## Data segment
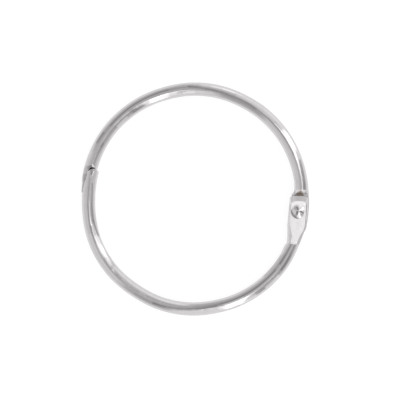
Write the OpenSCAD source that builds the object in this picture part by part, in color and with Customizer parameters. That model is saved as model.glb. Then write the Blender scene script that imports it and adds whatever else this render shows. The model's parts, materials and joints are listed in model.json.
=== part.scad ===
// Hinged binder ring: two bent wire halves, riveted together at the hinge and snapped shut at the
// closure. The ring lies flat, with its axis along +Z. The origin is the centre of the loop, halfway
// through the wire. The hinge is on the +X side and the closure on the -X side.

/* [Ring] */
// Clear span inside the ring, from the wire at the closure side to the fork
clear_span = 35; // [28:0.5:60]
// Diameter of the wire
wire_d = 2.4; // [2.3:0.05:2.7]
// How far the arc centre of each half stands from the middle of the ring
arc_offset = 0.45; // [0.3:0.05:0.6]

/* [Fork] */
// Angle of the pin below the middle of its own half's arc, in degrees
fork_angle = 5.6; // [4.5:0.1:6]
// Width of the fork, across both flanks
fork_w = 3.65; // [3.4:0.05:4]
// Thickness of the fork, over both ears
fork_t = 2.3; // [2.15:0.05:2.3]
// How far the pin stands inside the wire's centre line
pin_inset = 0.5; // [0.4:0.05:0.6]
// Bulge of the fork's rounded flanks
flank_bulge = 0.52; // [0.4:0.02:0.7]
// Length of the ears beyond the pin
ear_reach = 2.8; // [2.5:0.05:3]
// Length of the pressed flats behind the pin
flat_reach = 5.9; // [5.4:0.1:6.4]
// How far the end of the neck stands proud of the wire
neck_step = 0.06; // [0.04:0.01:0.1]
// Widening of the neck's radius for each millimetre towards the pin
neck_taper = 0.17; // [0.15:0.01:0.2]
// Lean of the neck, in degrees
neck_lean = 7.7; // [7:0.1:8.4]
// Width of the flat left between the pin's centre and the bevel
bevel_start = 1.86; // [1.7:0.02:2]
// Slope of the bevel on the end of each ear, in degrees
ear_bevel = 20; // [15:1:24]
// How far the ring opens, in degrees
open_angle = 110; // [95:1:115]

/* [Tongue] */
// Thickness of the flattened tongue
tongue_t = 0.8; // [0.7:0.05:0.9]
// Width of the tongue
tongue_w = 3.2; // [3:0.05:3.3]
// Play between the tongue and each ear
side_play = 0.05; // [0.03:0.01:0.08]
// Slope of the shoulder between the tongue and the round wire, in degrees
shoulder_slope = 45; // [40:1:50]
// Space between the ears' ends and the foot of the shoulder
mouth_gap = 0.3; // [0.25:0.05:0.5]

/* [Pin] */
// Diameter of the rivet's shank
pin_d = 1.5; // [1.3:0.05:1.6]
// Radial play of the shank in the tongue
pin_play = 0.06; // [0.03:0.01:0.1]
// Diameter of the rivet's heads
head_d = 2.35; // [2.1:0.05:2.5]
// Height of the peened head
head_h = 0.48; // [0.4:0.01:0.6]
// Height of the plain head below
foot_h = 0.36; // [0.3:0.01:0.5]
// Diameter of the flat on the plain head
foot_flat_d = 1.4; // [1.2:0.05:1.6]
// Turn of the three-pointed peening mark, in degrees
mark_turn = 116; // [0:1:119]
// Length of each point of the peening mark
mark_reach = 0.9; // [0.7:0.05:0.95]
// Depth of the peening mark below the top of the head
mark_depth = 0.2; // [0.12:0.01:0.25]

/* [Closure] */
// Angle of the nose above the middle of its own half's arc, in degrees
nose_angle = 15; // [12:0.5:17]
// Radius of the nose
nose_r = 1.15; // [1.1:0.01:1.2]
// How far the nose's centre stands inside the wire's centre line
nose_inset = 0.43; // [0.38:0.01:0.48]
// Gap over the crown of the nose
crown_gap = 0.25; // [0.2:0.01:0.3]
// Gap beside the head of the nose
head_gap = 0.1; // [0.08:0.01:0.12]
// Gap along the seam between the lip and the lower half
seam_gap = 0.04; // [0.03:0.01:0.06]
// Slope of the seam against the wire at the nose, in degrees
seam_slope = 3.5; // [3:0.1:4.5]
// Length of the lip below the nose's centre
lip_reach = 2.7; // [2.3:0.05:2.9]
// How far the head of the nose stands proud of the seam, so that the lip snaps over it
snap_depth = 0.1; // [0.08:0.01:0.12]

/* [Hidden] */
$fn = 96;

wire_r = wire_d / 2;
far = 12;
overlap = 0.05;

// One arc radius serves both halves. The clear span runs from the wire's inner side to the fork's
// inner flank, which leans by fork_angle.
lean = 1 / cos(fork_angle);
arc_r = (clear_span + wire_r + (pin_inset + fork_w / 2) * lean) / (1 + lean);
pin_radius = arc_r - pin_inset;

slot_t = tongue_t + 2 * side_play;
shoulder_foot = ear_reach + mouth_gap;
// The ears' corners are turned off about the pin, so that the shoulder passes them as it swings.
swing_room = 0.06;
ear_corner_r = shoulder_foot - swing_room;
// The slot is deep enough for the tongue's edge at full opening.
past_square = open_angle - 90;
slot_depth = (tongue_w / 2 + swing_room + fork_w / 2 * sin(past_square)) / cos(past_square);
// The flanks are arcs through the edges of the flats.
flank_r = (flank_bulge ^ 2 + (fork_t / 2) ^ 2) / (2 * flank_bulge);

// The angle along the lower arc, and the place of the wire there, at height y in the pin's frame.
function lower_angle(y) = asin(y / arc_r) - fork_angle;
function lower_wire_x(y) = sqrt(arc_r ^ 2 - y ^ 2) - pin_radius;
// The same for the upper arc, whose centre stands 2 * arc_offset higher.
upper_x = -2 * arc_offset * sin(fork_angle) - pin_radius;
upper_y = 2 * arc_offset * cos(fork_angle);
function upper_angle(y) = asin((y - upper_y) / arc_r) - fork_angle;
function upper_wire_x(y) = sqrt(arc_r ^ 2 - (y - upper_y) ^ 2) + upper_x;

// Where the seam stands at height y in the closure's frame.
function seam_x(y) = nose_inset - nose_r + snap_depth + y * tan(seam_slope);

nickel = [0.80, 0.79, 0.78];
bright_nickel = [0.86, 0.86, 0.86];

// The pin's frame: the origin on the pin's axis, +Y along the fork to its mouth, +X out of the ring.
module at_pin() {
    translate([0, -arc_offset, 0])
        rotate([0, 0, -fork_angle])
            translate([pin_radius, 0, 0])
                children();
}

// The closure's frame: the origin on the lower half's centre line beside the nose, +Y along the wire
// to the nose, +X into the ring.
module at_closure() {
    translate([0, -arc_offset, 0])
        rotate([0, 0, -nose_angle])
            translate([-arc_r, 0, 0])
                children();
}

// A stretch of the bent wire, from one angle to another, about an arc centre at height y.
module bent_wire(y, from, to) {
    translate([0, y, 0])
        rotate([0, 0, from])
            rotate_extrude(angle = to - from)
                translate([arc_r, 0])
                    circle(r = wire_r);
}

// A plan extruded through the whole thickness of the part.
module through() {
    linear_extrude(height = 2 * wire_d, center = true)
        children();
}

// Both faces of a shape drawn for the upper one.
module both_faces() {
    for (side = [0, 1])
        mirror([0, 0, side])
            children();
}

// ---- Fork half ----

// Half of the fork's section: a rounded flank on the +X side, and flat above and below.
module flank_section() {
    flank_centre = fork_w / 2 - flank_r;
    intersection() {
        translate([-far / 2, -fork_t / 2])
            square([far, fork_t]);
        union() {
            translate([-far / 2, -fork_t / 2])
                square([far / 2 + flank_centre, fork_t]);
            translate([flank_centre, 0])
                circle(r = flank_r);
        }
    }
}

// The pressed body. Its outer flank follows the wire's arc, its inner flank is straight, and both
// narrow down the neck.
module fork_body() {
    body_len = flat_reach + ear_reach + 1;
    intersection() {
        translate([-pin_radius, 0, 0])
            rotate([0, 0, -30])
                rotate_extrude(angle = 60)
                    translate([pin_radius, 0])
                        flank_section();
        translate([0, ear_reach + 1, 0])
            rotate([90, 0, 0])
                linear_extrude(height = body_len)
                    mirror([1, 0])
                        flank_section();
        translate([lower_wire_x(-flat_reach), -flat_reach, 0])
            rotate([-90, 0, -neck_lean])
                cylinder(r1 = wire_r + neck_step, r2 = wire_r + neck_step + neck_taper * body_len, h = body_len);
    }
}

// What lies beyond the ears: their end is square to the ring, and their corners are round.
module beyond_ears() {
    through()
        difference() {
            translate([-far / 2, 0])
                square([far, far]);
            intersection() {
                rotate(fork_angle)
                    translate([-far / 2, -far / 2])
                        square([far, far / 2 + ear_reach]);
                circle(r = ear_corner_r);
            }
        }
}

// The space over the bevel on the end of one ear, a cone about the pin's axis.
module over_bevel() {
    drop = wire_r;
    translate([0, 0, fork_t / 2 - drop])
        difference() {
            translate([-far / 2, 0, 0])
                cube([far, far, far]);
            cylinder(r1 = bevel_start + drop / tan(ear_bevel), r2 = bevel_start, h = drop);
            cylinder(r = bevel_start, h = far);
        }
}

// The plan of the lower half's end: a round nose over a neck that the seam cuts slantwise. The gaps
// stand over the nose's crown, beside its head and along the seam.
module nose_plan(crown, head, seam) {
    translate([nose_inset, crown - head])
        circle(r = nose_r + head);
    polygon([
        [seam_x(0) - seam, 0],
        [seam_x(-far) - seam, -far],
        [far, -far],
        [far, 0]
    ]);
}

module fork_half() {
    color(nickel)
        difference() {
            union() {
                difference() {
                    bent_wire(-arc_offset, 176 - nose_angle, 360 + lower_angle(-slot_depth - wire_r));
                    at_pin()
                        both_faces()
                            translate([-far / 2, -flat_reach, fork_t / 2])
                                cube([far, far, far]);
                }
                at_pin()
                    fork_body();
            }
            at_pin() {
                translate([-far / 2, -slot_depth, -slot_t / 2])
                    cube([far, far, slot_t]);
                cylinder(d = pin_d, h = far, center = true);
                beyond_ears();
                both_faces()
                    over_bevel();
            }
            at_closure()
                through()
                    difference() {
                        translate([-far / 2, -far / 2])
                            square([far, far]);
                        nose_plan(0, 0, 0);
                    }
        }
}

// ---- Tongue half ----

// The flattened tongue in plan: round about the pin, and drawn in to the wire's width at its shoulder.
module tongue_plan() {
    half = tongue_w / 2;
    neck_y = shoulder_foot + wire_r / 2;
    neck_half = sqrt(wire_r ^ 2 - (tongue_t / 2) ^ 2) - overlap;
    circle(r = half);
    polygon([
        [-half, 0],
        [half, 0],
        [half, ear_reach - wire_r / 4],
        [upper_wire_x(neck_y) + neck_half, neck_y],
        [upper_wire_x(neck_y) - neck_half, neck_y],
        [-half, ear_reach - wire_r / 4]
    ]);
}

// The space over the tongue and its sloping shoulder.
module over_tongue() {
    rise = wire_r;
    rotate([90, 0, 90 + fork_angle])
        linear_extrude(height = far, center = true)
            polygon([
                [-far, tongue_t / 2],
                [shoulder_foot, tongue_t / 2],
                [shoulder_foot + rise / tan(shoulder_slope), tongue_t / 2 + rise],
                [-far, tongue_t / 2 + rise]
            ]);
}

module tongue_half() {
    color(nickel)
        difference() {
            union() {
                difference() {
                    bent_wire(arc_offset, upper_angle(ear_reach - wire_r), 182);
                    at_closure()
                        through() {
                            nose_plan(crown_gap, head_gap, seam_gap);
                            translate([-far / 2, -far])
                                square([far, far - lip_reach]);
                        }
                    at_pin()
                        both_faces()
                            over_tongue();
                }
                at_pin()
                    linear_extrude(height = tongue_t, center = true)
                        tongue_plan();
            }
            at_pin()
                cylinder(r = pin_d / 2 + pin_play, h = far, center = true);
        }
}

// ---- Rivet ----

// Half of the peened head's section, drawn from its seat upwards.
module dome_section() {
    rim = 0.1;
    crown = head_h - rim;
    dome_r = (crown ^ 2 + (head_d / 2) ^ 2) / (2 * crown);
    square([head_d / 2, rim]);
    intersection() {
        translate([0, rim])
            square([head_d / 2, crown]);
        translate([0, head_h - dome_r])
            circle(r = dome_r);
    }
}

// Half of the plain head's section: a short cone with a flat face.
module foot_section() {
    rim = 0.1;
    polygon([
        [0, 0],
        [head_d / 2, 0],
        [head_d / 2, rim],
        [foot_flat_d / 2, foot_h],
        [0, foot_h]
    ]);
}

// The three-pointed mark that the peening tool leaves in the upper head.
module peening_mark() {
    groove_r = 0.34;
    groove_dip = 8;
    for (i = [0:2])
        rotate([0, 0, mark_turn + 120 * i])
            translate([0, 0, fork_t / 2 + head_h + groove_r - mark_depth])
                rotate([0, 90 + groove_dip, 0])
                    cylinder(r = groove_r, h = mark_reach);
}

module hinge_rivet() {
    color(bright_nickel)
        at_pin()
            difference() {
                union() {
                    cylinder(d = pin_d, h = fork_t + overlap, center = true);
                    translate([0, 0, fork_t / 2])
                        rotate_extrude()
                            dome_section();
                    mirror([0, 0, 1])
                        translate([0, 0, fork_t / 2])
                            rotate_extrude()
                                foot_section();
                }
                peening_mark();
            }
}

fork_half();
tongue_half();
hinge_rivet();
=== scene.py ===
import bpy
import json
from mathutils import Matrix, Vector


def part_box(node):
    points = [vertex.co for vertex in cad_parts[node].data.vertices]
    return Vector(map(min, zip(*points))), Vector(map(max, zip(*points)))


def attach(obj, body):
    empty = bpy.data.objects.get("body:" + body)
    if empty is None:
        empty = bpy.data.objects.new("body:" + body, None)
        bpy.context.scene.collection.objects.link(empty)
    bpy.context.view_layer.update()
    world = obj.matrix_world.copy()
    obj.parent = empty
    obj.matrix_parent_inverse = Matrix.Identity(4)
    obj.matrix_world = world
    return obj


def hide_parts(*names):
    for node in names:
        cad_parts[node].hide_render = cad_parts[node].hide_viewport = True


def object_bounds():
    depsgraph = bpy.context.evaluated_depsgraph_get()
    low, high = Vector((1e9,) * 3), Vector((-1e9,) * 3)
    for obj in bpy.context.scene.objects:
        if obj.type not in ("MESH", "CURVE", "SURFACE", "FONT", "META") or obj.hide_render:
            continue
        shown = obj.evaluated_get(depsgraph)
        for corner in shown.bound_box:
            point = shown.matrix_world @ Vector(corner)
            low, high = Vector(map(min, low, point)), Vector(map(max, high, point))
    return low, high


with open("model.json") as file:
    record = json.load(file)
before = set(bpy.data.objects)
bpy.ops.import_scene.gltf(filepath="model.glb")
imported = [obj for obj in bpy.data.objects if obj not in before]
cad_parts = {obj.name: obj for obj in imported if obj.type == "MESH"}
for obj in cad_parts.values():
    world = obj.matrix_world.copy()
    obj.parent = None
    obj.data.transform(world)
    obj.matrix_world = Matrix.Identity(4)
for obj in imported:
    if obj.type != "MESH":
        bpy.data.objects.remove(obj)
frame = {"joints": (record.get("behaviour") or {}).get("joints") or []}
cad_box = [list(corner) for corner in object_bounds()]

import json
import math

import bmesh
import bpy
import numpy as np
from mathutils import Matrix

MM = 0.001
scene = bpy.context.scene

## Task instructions
Begin at the line containing "mirror([0, 0, 1])", end at the line containing "for node in", and reproduce every line in that range exactly, both ends included.

## Solution to this problem
                    mirror([0, 0, 1])
                        translate([0, 0, fork_t / 2])
                            rotate_extrude()
                                foot_section();
                }
                peening_mark();
            }
}

fork_half();
tongue_half();
hinge_rivet();
=== scene.py ===
import bpy
import json
from mathutils import Matrix, Vector


def part_box(node):
    points = [vertex.co for vertex in cad_parts[node].data.vertices]
    return Vector(map(min, zip(*points))), Vector(map(max, zip(*points)))


def attach(obj, body):
    empty = bpy.data.objects.get("body:" + body)
    if empty is None:
        empty = bpy.data.objects.new("body:" + body, None)
        bpy.context.scene.collection.objects.link(empty)
    bpy.context.view_layer.update()
    world = obj.matrix_world.copy()
    obj.parent = empty
    obj.matrix_parent_inverse = Matrix.Identity(4)
    obj.matrix_world = world
    return obj


def hide_parts(*names):
    for node in names:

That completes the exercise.